* _Problem details_: Repeat verbatim only the lines from the opening of the material below through the one that contains "return 3 if -face.normal.y > 0.9 else 0".

* _Recorded data_:

+-------+

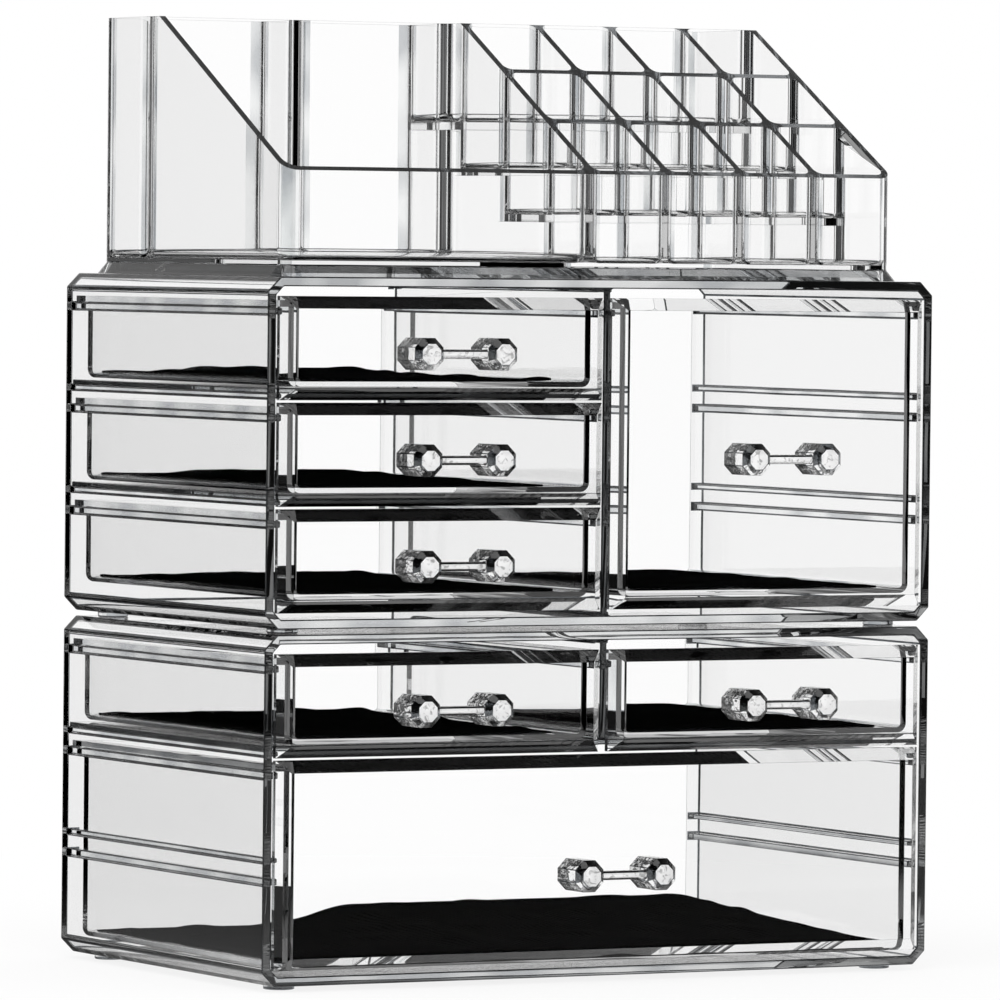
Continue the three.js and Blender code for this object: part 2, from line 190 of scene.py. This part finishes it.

# The feet: thin round pads of clear vinyl, stuck under the corners of each case. They lift the
# lower case off the table and keep a dark gap between the two cases.
# Vinyl is milkier than acrylic, so it dims more along its depth, and the pads' rounded edges and
# rims are tinted grey as painted shade, so that they come out as pale grey discs.
clear_vinyl = moulded(
    "Clear vinyl, moulded", ("#60646a", "#a0a4aa"), ("#b0b4b8", "#f0f2f2"), 0.00004, 0.01, 20.0,
)
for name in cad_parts:
    if "_foot_" in name:
        moulding(name, clear_vinyl)

# The shelves and dividers: flat plates of the cases' own acrylic, slid into the cases between ribs
# before the drawers go in. The dividers have guide ribs for the drawers, as the cases do.
for name in ("lower_shelf", "lower_divider", "upper_shelf_1", "upper_shelf_2", "upper_divider"):
    moulding(name, clear_acrylic)

# The drawers: clear acrylic tubs, each moulded in one piece with a thick bevelled front and with
# the two flanges by which it hangs and slides on the ribs beside it.
DRAWERS = (
    "small_drawer_1", "small_drawer_2", "small_drawer_3", "tall_drawer", "small_drawer_left",
    "small_drawer_right", "wide_drawer",
)
for name in DRAWERS:
    moulding(name, clear_acrylic, name)

# The handles: two eight-sided knobs of clear acrylic joined by a round bar, in one moulding, with
# a stud behind each knob that goes into the drawer's front. The knobs' faces are dished.
SWIRLS = 400.0  # per metre: the dishes' frosting has marks of about 2.5 mm


def look_of_knob(face):
    """2 for the slanting facets over a knob's face, 3 for the dish in its face, or else 0."""
    if 0.6 < -face.normal.y < 0.8 and face.normal.z > -0.2:
        return 2
    return 3 if -face.normal.y > 0.9 else 0


# Faceted acrylic: its upper facets are tinted nearly black, a painted reflection of the dark parts
# of a room, its rounded edges are tinted dark as painted shade, and its short flow marks break up
# what shows through the knobs.
faceted_acrylic = moulded(
    "Clear acrylic, faceted", ("#0c0e10", "#60646a"), ("#020303", "#3a3e42"), 0.0001, 0.0016, 1.5,
)

# Frosted acrylic scatters the light, so the dishes are white with a few grey swirls.
frosted_acrylic = bpy.data.materials.new("Clear acrylic, frosted")
tree = empty_tree(frosted_acrylic)
place = node(tree, "TexCoord").outputs["Object"]
swirl = node(tree, "TexNoise", {"Vector": place}, Scale=SWIRLS, Detail=2.0, Distortion=1.5)
tint = node(
    tree, "MapRange", {"Value": swirl.outputs[0]}, From_Min=0.32, From_Max=0.46, To_Min=0.45,
    To_Max=1.0,
)
frost = node(
    tree, "BsdfPrincipled", {"Base Color": tint.outputs[0]}, Roughness=0.35, IOR=REFRACTION,
    Transmission_Weight=0.25,
)
node(tree, "OutputMaterial", {"Surface": frost.outputs[0]})

for name in DRAWERS:
    knobs = [*faceted_acrylic, frosted_acrylic]
    moulding(name + "_handle", knobs, name, look_of_knob)

# The liners: loose mats of black mesh, cut a little smaller than the drawers' floors and laid on
# them. They were rolled for packing, so they stay slightly wavy and their back edges stay up.
LINER_THICKNESS = 0.0006
LINER_CORNER = 0.004
LINER_MARGIN = 0.0001  # between a mat and the floor under it
LINER_GRID = 64
RIPPLES = (65, 55)  # per metre, across and along a mat
LIFT_STARTS = -0.22  # the share of the width, from the middle, where the back edge begins to rise
LIFT_WIDTH = 0.14  # the share of the width over which it rises
# For each mat: its ripples' height, its back edge's lift, and how much narrower it is cut.
LINER_SHAPES = {
    "small_drawer_1": (0.0008, 0.0014, 0.0085),
    "small_drawer_2": (0.0006, 0.0010, 0.0110),
    "small_drawer_3": (0.0005, 0.0006, 0.0070),
    "tall_drawer": (0.0004, 0.0, 0.0060),
    "small_drawer_left": (0.0006, 0.0, 0.0070),
    "small_drawer_right": (0.0005, 0.0, 0.0060),
    "wide_drawer": (0.0008, 0.0060, 0.0),
}
MESH_PITCH = 0.0024  # the real cords are about 1 mm apart: drawn coarser, or they wouldn't show
WAVE_UNIT = math.pi / 10  # the length of one band of a wave texture at scale 1

# Glass-fibre mesh coated with black PVC: dull, with no glint at all, so that the mats are the
# darkest things in the picture, and a faint grey weave shows only from above.
coated_mesh = bpy.data.materials.new("Black PVC-coated mesh")
tree = empty_tree(coated_mesh)
place = node(tree, "TexCoord").outputs["Object"]
weave = dict(
    wave_type="BANDS", wave_profile="SIN", Scale=WAVE_UNIT / MESH_PITCH, Distortion=0.6, Detail=1.0,
    Detail_Scale=2.0,
)
warp = node(tree, "TexWave", {"Vector": place}, bands_direction="X", **weave)
weft = node(tree, "TexWave", {"Vector": place}, bands_direction="Y", **weave)
cords = node(tree, "Math", {0: warp.outputs["Fac"], 1: weft.outputs["Fac"]}, operation="MAXIMUM")
dust = node(tree, "TexNoise", {"Vector": place}, Scale=60.0, Detail=3.0)
shade = node(tree, "Math", {0: cords.outputs[0], 1: dust.outputs[0]}, operation="MULTIPLY")
tone = node(
    tree, "Mix", {"Factor": shade.outputs[0]}, data_type="RGBA", A=linear("#040405"),
    B=linear("#161618"),
)
relief = node(tree, "Bump", {"Height": cords.outputs[0]}, Strength=1.0, Distance=0.0002)
cloth = node(
    tree, "BsdfPrincipled", {"Base Color": tone.outputs["Result"], "Normal": relief.outputs[0]},
    Roughness=1.0, Specular_IOR_Level=0.0,
)
node(tree, "OutputMaterial", {"Surface": cloth.outputs[0]})

for number, (name, (ripple, lift, short)) in enumerate(LINER_SHAPES.items()):
    curl = 1.4 if name == "wide_drawer" else 5.0
    low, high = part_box(name + "_liner")
    width, length = high.x - low.x - short, high.y - low.y
    form = bmesh.new()
    bmesh.ops.create_grid(form, x_segments=LINER_GRID, y_segments=LINER_GRID, size=0.5)
    for v in form.verts:
        x, y = v.co.x * width, v.co.y * length
        out = Vector((
            max(0.0, abs(x) - width / 2 + LINER_CORNER),
            max(0.0, abs(y) - length / 2 + LINER_CORNER),
        ))
        if out.x > 0 and out.y > 0:
            pull = max(out) / out.length
            x -= math.copysign(out.x * (1 - pull), x)
            y -= math.copysign(out.y * (1 - pull), y)
        back = 0.5 + v.co.y
        across = min(1.0, max(0.0, (v.co.x - LIFT_STARTS) / LIFT_WIDTH))
        rise = lift * back ** curl * across ** 2 * (3 - 2 * across)
        wave = max(0.0, noise.noise(Vector((x * RIPPLES[0], y * RIPPLES[1], number * 7.0))))
        height = low.z + LINER_MARGIN + ripple * 2 * wave + rise
        v.co = (low.x + width / 2 + x, (low.y + high.y) / 2 + y, height)
    for face in form.faces:
        face.smooth = True
    mat = new_piece(name + "_mat", form, coated_mesh)
    thick = mat.modifiers.new("Thickness", "SOLIDIFY")
    thick.thickness = LINER_THICKNESS
    thick.offset = 1.0
    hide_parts(name + "_liner")
    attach(mat, name)


# The top tray: open compartments and stepped lipstick cells in one thin-walled moulding of clear
# acrylic, which stands on the upper case by its flared rim.
def look_of_rim(face):
    """3 for the rims on top of the walls, and the look of the other mouldings elsewhere."""
    return 3 if face.normal.z > 0.7 and is_narrow(face) else look_of(face)


# The tops of the walls are tinted dark grey, a painted shade for the dark grey lines they make
# when seen nearly edge on.
rim_in_painted_shade = clear_plastic(
    "Clear acrylic, rim in painted shade", ("#26282a", "#707478"), "#ffffff", 0.00004, 0.03, 1.5,
)
moulding("top_tray", [*clear_acrylic, rim_in_painted_shade], look=look_of_rim)

# The studio: a white room with soft light from every side. The camera sees it white, also straight
# through the plastic. What the plastic mirrors is darker: the ceiling, the side behind the camera,
# the left a little, and a black card at the back left, so that the side walls don't veil the mats.
CARD = (-0.475, 0.88, 0.0)  # the way to the card, which the cases' left walls mirror

room = bpy.data.worlds.new("Studio")
scene.world = room
tree = empty_tree(room)
path = node(tree, "LightPath").outputs
toward = node(tree, "TexCoord").outputs["Generated"]
x, y, z = node(tree, "SeparateXYZ", {"Vector": toward}).outputs
mirrored_often = node(
    tree, "MapRange", {"Value": path["Glossy Depth"]}, From_Min=2.0, From_Max=6.0, To_Min=1.0,
    To_Max=0.2,
)
front = node(tree, "MapRange", {"Value": y}, From_Min=-0.35, From_Max=0.15, To_Min=0.1, To_Max=1.0)
ceiling = node(
    tree, "MapRange", {"Value": z}, From_Min=0.3, From_Max=0.6, To_Min=1.0, To_Max=0.3,
    interpolation_type="SMOOTHSTEP",
)
left = node(tree, "MapRange", {"Value": x}, From_Min=-0.45, From_Max=-0.15, To_Min=0.75, To_Max=1.0)
# After six surfaces the card is white again, or the far walls would go dark too.
deep = node(
    tree, "MapRange", {"Value": path["Transmission Depth"]}, From_Min=6.0, From_Max=7.0, To_Min=0.0,
)
card = node(tree, "VectorMath", {0: toward}, operation="DOT_PRODUCT")
card.inputs[1].default_value = CARD
card = node(
    tree, "MapRange", {"Value": card.outputs["Value"], "To Max": deep.outputs[0]}, From_Min=0.93,
    From_Max=0.98, To_Min=1.0,
)
mirror = mirrored_often
for part in (front, ceiling, left, card):
    mirror = node(tree, "Math", {0: mirror.outputs[0], 1: part.outputs[0]}, operation="MULTIPLY")
for_plastic = node(
    tree, "MapRange", {"Value": path["Glossy Depth"], "To Max": mirror.outputs[0]}, To_Min=1.0,
)
by_plastic = node(
    tree, "Math", {0: path["Is Glossy Ray"], 1: path["Is Transmission Ray"]}, operation="MAXIMUM",
)
for_rest = node(
    tree, "MapRange", {"Value": by_plastic.outputs[0], "To Max": for_plastic.outputs[0]},
    To_Min=0.95,
)
strength = node(
    tree, "MapRange", {"Value": path["Is Camera Ray"], "To Min": for_rest.outputs[0]}, To_Max=1.0,
)
glow = node(tree, "Background", {"Strength": strength.outputs[0]}, Color=linear("#ffffff"))
node(tree, "OutputWorld", {"Surface": glow.outputs[0]})

# The floor: a sheet of white paper that runs out into the white room. It glows white to the camera
# and through the plastic, keeping a faint share of the organiser's soft shadow near it. Where the
# plastic mirrors it, its glow is a painted reflection: grey, and black on the card's side.
# Uncoated paper is matt, so there is no reflection under the feet.
FLOOR_HALF = 1.2  # half its width
SHADOW_FADES = (0.2, 0.5)  # how far from the middle the shadow begins to fade, and where it is gone

white_paper = bpy.data.materials.new("White paper sweep")
tree = empty_tree(white_paper)
path = node(tree, "LightPath").outputs
place = node(tree, "TexCoord").outputs["Object"]
distance = node(tree, "VectorMath", {0: place}, operation="LENGTH").outputs["Value"]
far = node(
    tree, "MapRange", {"Value": distance}, From_Min=SHADOW_FADES[0], From_Max=SHADOW_FADES[1],
    To_Min=0.85, To_Max=1.0, interpolation_type="SMOOTHSTEP",
)
seen = node(
    tree, "Math", {0: path["Is Camera Ray"], 1: path["Is Glossy Ray"]}, operation="MAXIMUM",
)
seen = node(tree, "Math", {0: seen.outputs[0], 1: path["Is Transmission Ray"]}, operation="MAXIMUM")
share = node(tree, "Math", {0: seen.outputs[0], 1: far.outputs[0]}, operation="MULTIPLY")
paper = node(tree, "BsdfDiffuse", Color=linear("#f6f6f6"))
beside = node(tree, "VectorMath", {0: place}, operation="DOT_PRODUCT")
beside.inputs[1].default_value = CARD
card_side = node(
    tree, "MapRange", {"Value": beside.outputs["Value"]}, From_Min=0.04, From_Max=0.13, To_Min=0.7,
    To_Max=0.0,
)
strength = node(
    tree, "MapRange", {"Value": path["Glossy Depth"], "To Max": card_side.outputs[0]}, To_Min=1.0,
)
glow = node(tree, "Emission", {"Strength": strength.outputs[0]}, Color=linear("#ffffff"))
mixed = node(tree, "MixShader", {0: share.outputs[0], 1: paper.outputs[0], 2: glow.outputs[0]})
node(tree, "OutputMaterial", {"Surface": mixed.outputs[0]})
form = bmesh.new()
bmesh.ops.create_grid(form, x_segments=1, y_segments=1, size=FLOOR_HALF)
new_piece("floor", form, white_paper)

# The lamp: one large softbox over the left front, which gives the feet and the cases their shadow.
# Light goes through many thin walls here, so it may pass and bounce far more often than usual.
LAMP_PLACE = (-0.5, -0.5, 1.7)
LAMP_AIM = Vector((0, 0, 0.1))
LAMP_SIZE = (1.2, 1.0)
LAMP_WATTS = 9.0
BOUNCES = 64

lamp = bpy.data.objects.new("Overhead softbox", bpy.data.lights.new("Overhead softbox", "AREA"))
lamp.data.shape = "RECTANGLE"
lamp.data.size, lamp.data.size_y = LAMP_SIZE
lamp.data.energy = LAMP_WATTS
lamp.location = LAMP_PLACE
lamp.rotation_euler = (LAMP_AIM - lamp.location).to_track_quat("-Z", "Y").to_euler()
scene.collection.objects.link(lamp)
scene.view_settings.view_transform = "Standard"
scene.cycles.max_bounces = BOUNCES
scene.cycles.transmission_bounces = BOUNCES
scene.cycles.glossy_bounces = BOUNCES

# The camera: a long lens from the front left and a little above, nearly level, and far enough away
# that the upright edges stay upright. Its place was fitted to the corners of the two cases.
LENS = 309.8
SENSOR = 36
CAMERA_PLACE = (-1.32184, -2.44036, 0.23341)
CAMERA_AIM = (28.38, 1.713, -0.60)  # degrees to the right of straight back, down, and tipped

yaw, pitch, roll = (math.radians(a) for a in CAMERA_AIM)
camera = bpy.data.objects.new("Camera", bpy.data.cameras.new("Camera"))
camera.data.lens = LENS
camera.data.sensor_width = SENSOR
camera.data.clip_end = 50
level = math.cos(pitch)
forward = Vector((math.sin(yaw) * level, math.cos(yaw) * level, -math.sin(pitch)))
right = Vector((math.cos(yaw), -math.sin(yaw), 0))
down = forward.cross(right)
right_rolled = right * math.cos(roll) + down * math.sin(roll)
down_rolled = -right * math.sin(roll) + down * math.cos(roll)
turn = Matrix((right_rolled, -down_rolled, -forward)).transposed().to_4x4()
camera.matrix_world = Matrix.Translation(CAMERA_PLACE) @ turn
scene.collection.objects.link(camera)
scene.camera = camera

+-------+

* _Problem solution_:
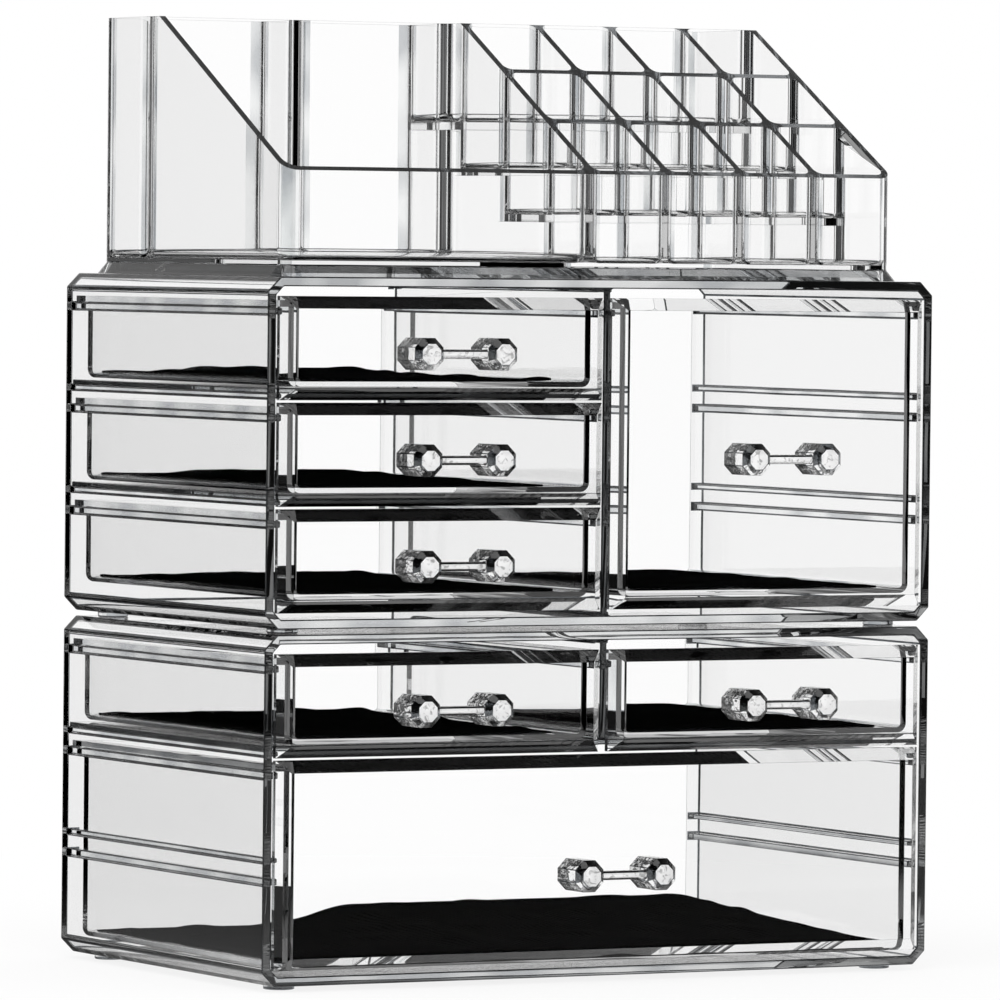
Continue the three.js and Blender code for this object: part 2, from line 190 of scene.py. This part finishes it.

# The feet: thin round pads of clear vinyl, stuck under the corners of each case. They lift the
# lower case off the table and keep a dark gap between the two cases.
# Vinyl is milkier than acrylic, so it dims more along its depth, and the pads' rounded edges and
# rims are tinted grey as painted shade, so that they come out as pale grey discs.
clear_vinyl = moulded(
    "Clear vinyl, moulded", ("#60646a", "#a0a4aa"), ("#b0b4b8", "#f0f2f2"), 0.00004, 0.01, 20.0,
)
for name in cad_parts:
    if "_foot_" in name:
        moulding(name, clear_vinyl)

# The shelves and dividers: flat plates of the cases' own acrylic, slid into the cases between ribs
# before the drawers go in. The dividers have guide ribs for the drawers, as the cases do.
for name in ("lower_shelf", "lower_divider", "upper_shelf_1", "upper_shelf_2", "upper_divider"):
    moulding(name, clear_acrylic)

# The drawers: clear acrylic tubs, each moulded in one piece with a thick bevelled front and with
# the two flanges by which it hangs and slides on the ribs beside it.
DRAWERS = (
    "small_drawer_1", "small_drawer_2", "small_drawer_3", "tall_drawer", "small_drawer_left",
    "small_drawer_right", "wide_drawer",
)
for name in DRAWERS:
    moulding(name, clear_acrylic, name)

# The handles: two eight-sided knobs of clear acrylic joined by a round bar, in one moulding, with
# a stud behind each knob that goes into the drawer's front. The knobs' faces are dished.
SWIRLS = 400.0  # per metre: the dishes' frosting has marks of about 2.5 mm


def look_of_knob(face):
    """2 for the slanting facets over a knob's face, 3 for the dish in its face, or else 0."""
    if 0.6 < -face.normal.y < 0.8 and face.normal.z > -0.2:
        return 2
    return 3 if -face.normal.y > 0.9 else 0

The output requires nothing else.